Actors: Jon Pertwee, Katy Manning, Roger Delgado
Format: Full Screen, Subtitled, NTSC, Color
Aspect Ratio: 1.33:1
Number of discs: 4
MPAA Rating: NR
Studio: BBC Warner
DVD Release Date: March 2, 2010
Slice of SciFi Rating: 3.5 out of 5
For a variety of reasons, releases of Jon Pertwee era “Doctor Who” stories have been few and far between of late. Part of this is due to the fact that many of the remaining stories require a lot of work to get up to DVD standards. But with the end in sight for the release of classic “Doctor Who” on DVD, it appears the dam may be getting ready to burst when it comes to the third Doctor’s era getting equal representation on DVD.
That is certainly the case of the United States where we’ll get at least four Pertwee stories in the first several months of 2010. Later this year, we’ll get the “Peladon” stories and earlier this month saw the U.S. release of the Dalek War box set.
The Dalek War in question is a made up of two six-part stories from the series’ tenth season, “Frontier in Space” and “Planet of the Daleks.” In “Space” the Doctor and Jo arrive in the far future to find two empires–that of Earth and that of Draconia–are close to war. The two sides are being played against each other by the Ogrons and the Master, though there is a greater threat lurking out there. (If you can’t guess, check out the title of the box set).
“Space” is famous in “Who” lore as the final appearance of Roger Delgado as the Master. As always, whenever Delgado is on-screen, the story works on a different level. On the other hand, “Space” is one of those six-part stories that emphasizes the limitations and criticisms of longer “Who” serials–namely that they’re padded to the extreme. This is especially true of the first three episodes that consist of the Doctor and his assistant Jo Grant being captured, locked up, escaping and the being captured again.
“Space” is also infamous for its lack of cliffhangers. Episodes just seem to end abruptly with no rhyme or reason and, sometimes, as the least suspenseful moment possible.
Things pick up a bit with “Planet of the Daleks” as the Doctor has thwarted the pepperpots first plan but pursues them across time and space to discover the real plan the metal monsters have hatched. Written by Daleks’ creator Terry Nation, “Planet” is again a story that’s a bit bloated at six episodes but still works a bit better than “Space.”

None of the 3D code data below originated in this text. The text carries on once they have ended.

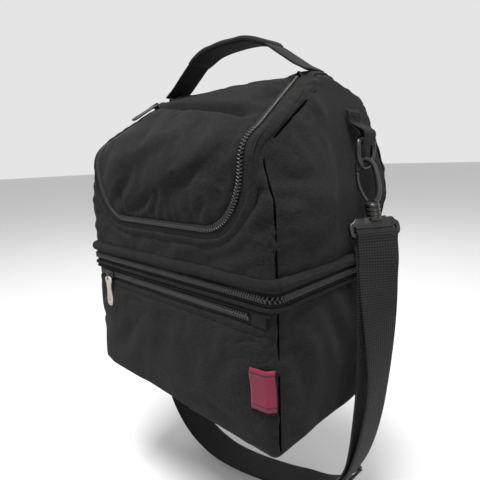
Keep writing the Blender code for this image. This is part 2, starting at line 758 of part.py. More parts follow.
def swivel_frame(side, sign):
    """Ribbed barrel over a frame that takes the webbing round its lower bar."""
    bm = bmesh.new()
    add_hung_column(bm, sign, 1.0, [(175.5, 6.2), (179, 6.6), (188.6, 6.6), (189.0, 6.2)])
    barrel = from_bmesh("swivel_frame_" + side, bm, "shoulder_strap", "moulded_plastic")
    bm = bmesh.new()
    add_hung_plate(bm, sign, 23.8, 2.1, 161.3, 177.5)
    boolean(barrel, cutter("join_frame_" + side, bm), "UNION")
    bm = bmesh.new()
    add_hung_plate(bm, sign, 20.6, 8.0, 164.7, 172.6)
    boolean(barrel, cutter("open_frame_" + side, bm), "DIFFERENCE")


# ---------------------------------------------------------------- shoulder strap
STRAP_RIGHT = [(153.8, 31.5, 143), (155, 29.5, 126), (158, 27, 98), (160, 25.5, 66),
               (160, 24, 34), (157, 21, 0), (151, 18, -32), (140, 18, -62), (122, 22, -89),
               (98, 28, -108), (68, 32, -120), (36, 33, -131)]
STRAP_LEFT = [(-16, 33, -143), (-62, 33, -146), (-104, 32, -132), (-136, 31, -98),
              (-152, 30, -46), (-160, 29, 14), (-160, 29, 70), (-157, 30, 112),
              (-153.8, 32, 143)]


ADJUSTER_Z = -84.0


def facing_of(turn, sign):
    """The direction square to the frame's plane, towards the bag."""
    return Vector((-math.sin(turn) * sign, math.cos(turn), 0.0))


def wrap_points(sign, radius=4.3):
    """The webbing's turn round the frame's lower bar, inner side to outer side."""
    centre = hang(sign, BAR_Z)
    back = facing_of(FRAME_TURN, sign)
    pts = [centre + back * radius + Vector((0, 0, -4.0))]
    for k in range(7):
        a = math.pi * k / 6
        pts.append(centre + back * (radius * math.cos(a)) + Vector((0, 0, radius * math.sin(a))))
    pts.append(centre - back * radius + Vector((0, 0, -5.0)))
    return pts


def strap_across(p):
    """The webbing's width direction: with the frames at the top, along y lower down."""
    blend = min(max((p.z - 20.0) / 130.0, 0.0), 1.0)
    blend = blend * blend * (3 - 2 * blend)
    turn = math.radians(90.0) + (FRAME_TURN - math.radians(90.0)) * blend
    sign = 1.0 if p.x > 0 else -1.0
    return Vector((sign * math.cos(turn), math.sin(turn), 0.0))


def shoulder_strap():
    run = smooth_path([wrap_points(1)[-1]] + STRAP_RIGHT + STRAP_LEFT + [wrap_points(-1)[-1]], 4)
    path = wrap_points(1)[:-1] + run + list(reversed(wrap_points(-1)[:-1]))
    bm = bmesh.new()
    add_ribbon(bm, path, [strap_across(p) for p in path], WEB / 2, WEB_T / 2)
    from_bmesh("strap_webbing", bm, "shoulder_strap", "webbing")


def strap_run_right():
    return smooth_path([wrap_points(1)[-1]] + STRAP_RIGHT + STRAP_LEFT[:1], 4)


def inner_layer_path():
    """The doubled layer, slack on the bag's side of the right leg down to the adjuster."""
    outer = [p for p in strap_run_right() if ADJUSTER_Z + 14 < p.z < BAR_Z - 6]
    path = []
    for i, p in enumerate(outer):
        run = (outer[min(i + 1, len(outer) - 1)] - outer[max(i - 1, 0)]).normalized()
        back = run.cross(strap_across(p)).normalized()
        back = back if back.x < 0 else -back
        top = max(0.0, (p.z - 130.0) / 27.0)
        slack = math.sin(math.pi * min(max((126.0 - p.z) / 170.0, 0.0), 1.0))
        path.append(p + back * (3.6 + 2.8 * top + 7.0 * slack))
    return path


def inner_layer():
    path = inner_layer_path()
    bm = bmesh.new()
    add_ribbon(bm, path, [strap_across(p) for p in path], WEB / 2, WEB_T / 2)
    from_bmesh("strap_inner_layer", bm, "shoulder_strap", "webbing")


def adjuster():
    """A three-bar slide: side rails outside the webbing, bars on both of its faces."""
    run_pts = strap_run_right()
    near = min(range(1, len(run_pts) - 1), key=lambda i: abs(run_pts[i].z - ADJUSTER_Z))
    mid = run_pts[near]
    run = (run_pts[near + 1] - run_pts[near - 1]).normalized()
    across = strap_across(mid)
    across = (across - run * across.dot(run)).normalized()
    back = run.cross(across)
    back = back if back.x < 0 else -back
    spin = Matrix((across, run, back)).transposed().to_4x4()
    bars = []
    for u in (-21.4, 21.4):
        bars.append(((u, 0, 0), (1.9, 12.0, 2.4)))
    for v, w in ((-10.0, -2.8), (10.0, -2.8)):
        bars.append(((0, v, w), (22.0, 2.0, 1.3)))
    bars.append(((0, 0, 2.9), (22.0, 2.4, 1.4)))
    first = None
    for k, (at, half) in enumerate(bars):
        bm = bmesh.new()
        place = (Matrix.Translation(world(mid + spin.to_3x3() @ Vector(at))) @ spin
                 @ Matrix.Diagonal((*[2 * h * 0.001 for h in half], 1.0)))
        bmesh.ops.create_cube(bm, size=1.0, matrix=place)
        if first is None:
            first = from_bmesh("strap_adjuster", bm, "shoulder_strap", "moulded_plastic")
        else:
            boolean(first, cutter("join_adjuster_%d" % k, bm), "UNION")


# ---------------------------------------------------------------- the whole bag
def make_materials():
    material("melange_fabric", (0.035, 0.036, 0.036), 0.9)
    material("foam", (0.75, 0.76, 0.76), 0.85)
    material("foil", (0.72, 0.73, 0.74), 0.35, 0.8)
    material("zip_tape", (0.028, 0.023, 0.022), 0.85)
    material("zip_teeth", (0.03, 0.024, 0.024), 0.45)
    material("zip_metal", (0.32, 0.28, 0.26), 0.4, 0.85)
    material("webbing", (0.022, 0.022, 0.023), 0.85)
    material("moulded_plastic", (0.02, 0.017, 0.016), 0.35)
    material("label_weave", (0.25, 0.015, 0.045), 0.8)


def make_bodies():
    body("lower_compartment", (0, 0, 0))
    body("upper_compartment", BELT_HINGE, "lower_compartment")
    body("lid", LID_HINGE, "upper_compartment")
    body("carry_handle", (0, RIDGE[0], RIDGE[1]), "upper_compartment")
    body("shoulder_strap", (0, RING_AT.y, RING_AT.z), "upper_compartment")
    for side, sign in (("right", 1), ("left", -1)):
        body("snap_gate_" + side, hook_space(sign, -2.6, 192.0), "shoulder_strap")
    body("pocket_slider", POCKET_SLIDER, "lower_compartment")
    body("pocket_pull", POCKET_PULL, "pocket_slider")
    body("lid_slider", LID_SLIDER, "upper_compartment")
    body("lid_pull", LID_SLIDER + LID_OUT * 2.7 + LID_RUN * 2.0, "lid_slider")
    body("belt_slider", BELT_SLIDER, "lower_compartment")
    body("belt_pull", BELT_SLIDER + Vector((-2.9, 0, -1.5)), "belt_slider")


def build():
    make_materials()
    make_bodies()
    lower_compartment()
    front_pocket()
    main_zip()
    upper_shell()
    upper_foam()
    lid()
    sliders()
    carry_handle()
    for side, sign in (("right", 1), ("left", -1)):
        d_ring("d_ring_" + side, sign)
        strap_tab("strap_tab_" + side, sign)
        snap_hook(side, sign)
        swivel_frame(side, sign)
    shoulder_strap()
    inner_layer()
    adjuster()


build()
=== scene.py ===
"""The looks of the insulated cooler bag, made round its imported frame.

Shapes are drawn in millimetres from the middle of the base: x to the right, y to the back,
z up.  world() carries them into the frame.  A panel is a grid of points on the bag's outer
form.  Its creases are pressed in, a cloth simulation slackens it, its seams are laid flat
again, and the upper compartment's soft corners slump.
"""
import json
import math

import bmesh
import bpy
import numpy as np
from mathutils import Matrix, Vector
from mathutils.bvhtree import BVHTree

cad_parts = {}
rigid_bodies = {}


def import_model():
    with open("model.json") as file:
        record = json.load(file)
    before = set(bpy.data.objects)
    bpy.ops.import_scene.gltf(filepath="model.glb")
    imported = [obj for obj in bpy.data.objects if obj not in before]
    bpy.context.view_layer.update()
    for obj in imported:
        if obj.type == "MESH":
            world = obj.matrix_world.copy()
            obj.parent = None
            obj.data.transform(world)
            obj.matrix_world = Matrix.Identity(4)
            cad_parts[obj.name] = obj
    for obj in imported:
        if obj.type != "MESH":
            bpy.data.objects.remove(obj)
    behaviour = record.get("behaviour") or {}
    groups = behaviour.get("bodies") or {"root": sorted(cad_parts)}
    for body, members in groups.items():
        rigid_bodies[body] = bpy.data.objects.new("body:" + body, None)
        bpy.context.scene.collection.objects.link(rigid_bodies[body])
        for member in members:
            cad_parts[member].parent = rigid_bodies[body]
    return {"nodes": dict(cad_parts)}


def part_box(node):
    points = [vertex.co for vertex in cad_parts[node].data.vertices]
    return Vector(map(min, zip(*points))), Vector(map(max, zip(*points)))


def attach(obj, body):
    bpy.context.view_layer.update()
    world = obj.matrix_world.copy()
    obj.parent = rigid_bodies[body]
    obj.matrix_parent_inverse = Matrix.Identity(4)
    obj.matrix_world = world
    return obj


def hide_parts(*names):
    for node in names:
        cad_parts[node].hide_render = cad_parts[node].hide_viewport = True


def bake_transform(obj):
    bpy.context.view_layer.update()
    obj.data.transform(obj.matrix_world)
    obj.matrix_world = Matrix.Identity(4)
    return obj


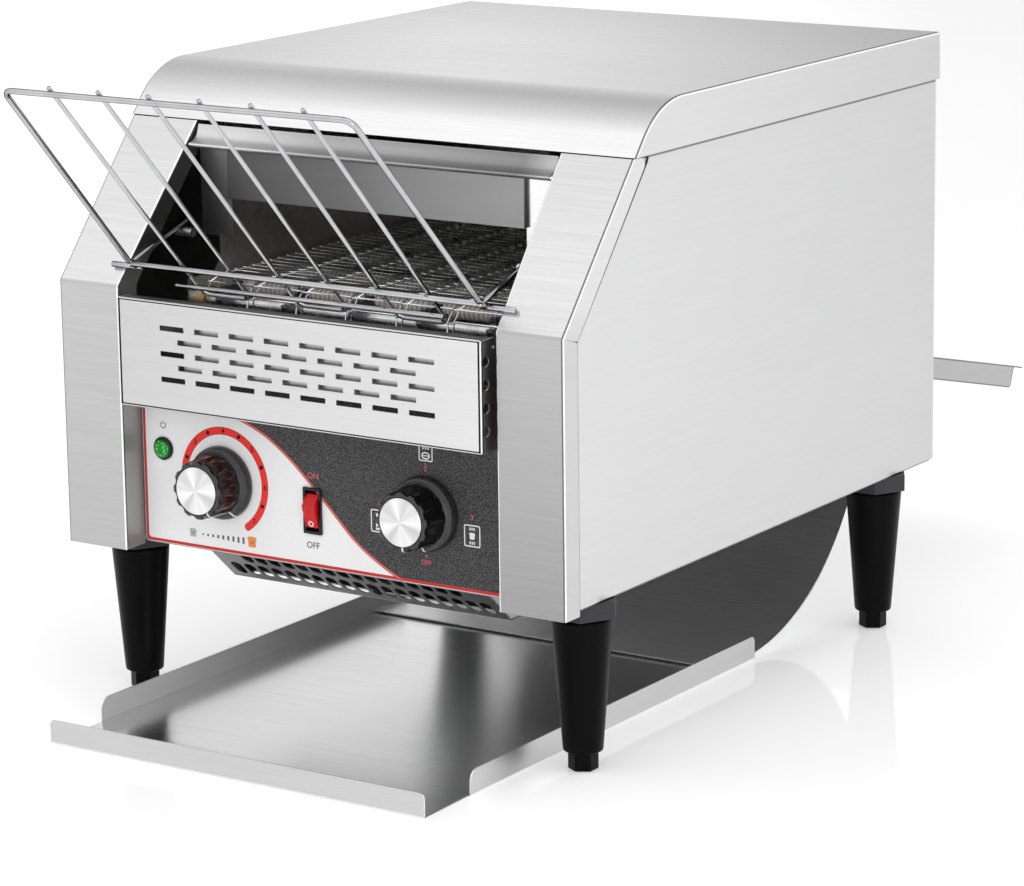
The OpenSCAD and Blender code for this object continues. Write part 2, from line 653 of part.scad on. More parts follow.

“Planet” also contains the biggest selling point for this box set for classic series fan–episode three is finally restored to its full color version. For those of you who may not know, episode three was dumped as part of the BBC purge in the mid to late 70’s and while a black and white copy has been around for years and was part of the VHS release, anyone who’s seen the story after its initial broadcast has either seen part three in black and white or not at all. (In some syndication packages, it was simply skipped entirely).
Now the Restoration Team has finally restored the color using two different technologies–one is the old fashioned colorization process and another is a new technique that extrapolates the original color signal from the black and white print and restores it. Both versions have been combined to produce a episode three that looks as good as the other five. One of the DVD extras delves into how this was done and it’s fascinating–easily one of the sets best extras.
Speaking of the extras, it’s here this set excels. Again, most “Who” fans will consider the biggest extra the restored color in episode three. But it doesn’t end there. The set includes a documentary that looks at the production of both serials. It’s split across the two releases and is a fascinating look at how both shows came to be. There’s also commentary on both stories that is nicely balanced between the production team and the actors, giving us an interesting look at these two stories. They’re not quite classics of their era, but they’re still interesting examples of what the Pertwee era team was trying to do.
The only major complaint is that the commentaries are moderated by Clayton Hickman, who does a decent job at times, but often times tries too hard to insert himself into the conversation. Certainly on a six-part story, a bit of guidance is needed but Hickman tries too hard at times. I suppose it’s better than Katy Manning rambling as she has on previous releases, though. Also, this one may be bittersweet to some older “Who” fans as it will be one of the last we get with producer Barry Letts, who passed away earlier this year.
While not quite as series-rattling as this month’s re-release of “Remembrance of the Daleks,” the Dalek War box set is worth the price of admission for the restored third episode of “Planet of the Daleks” alone. Certainly there are better Pertwee stories out there, but there are few with as much ambition as these two.